In his book – Think Twice: Harnessing the Power of Counterintuition, Michael Mauboussin explains why smart people make dumb decisions. Here’s an excerpt from the book:
No one wakes up thinking, “I am going to make bad decisions today.” Yet we all make them. What is particularly surprising is some of the biggest mistakes are made by people who are, by objective standards, very intelligent. Smart people make big, dumb, and consequential mistakes.
Keith Stanovich, a psychologist at the University of Toronto, argues that the intelligence quotient (IQ) tests we rely on to judge who is smart do not measure the essential raw materials for making quality decisions.
“Although most people would say that the ability to think rationally is a clear sign of superior intellect,” he writes, “standard IQ tests devote no section to rational thinking.” Mental flexibility, introspection, and the ability to properly calibrate evidence are at the core of rational thinking and are largely absent on IQ tests.
Smart people make poor decisions because they have the same factory settings on their mental software as the rest of us, and that software isn’t designed to cope with many of today’s problems.
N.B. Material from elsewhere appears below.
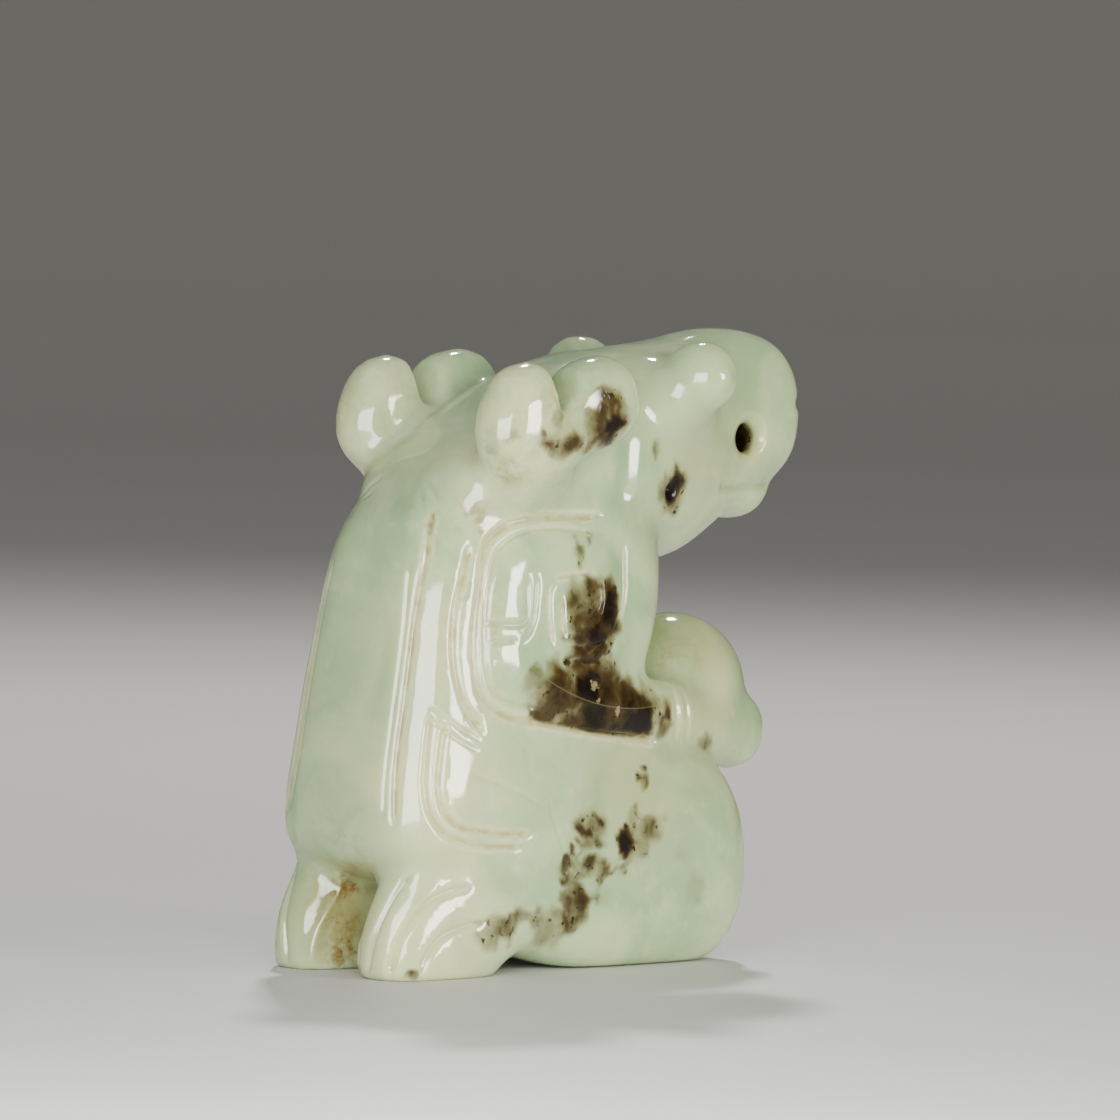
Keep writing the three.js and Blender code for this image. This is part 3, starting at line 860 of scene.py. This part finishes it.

So our minds frequently want to see the world one way—the default—while a better way to see the world takes some mental effort. A simple example is an optical illusion: you perceive one image while the reality is something different.
Beyond the problem of mental software, smart people also make bad decisions because they harbor false beliefs. For instance, Sir Arthur Conan Doyle, known best as the creator of the detective Sherlock Holmes, believed in many forms of spiritualism, such as the existence of fairies.
These beliefs prevent clear thinking. To make good decisions, you frequently must think twice—and that’s something our minds would rather not do.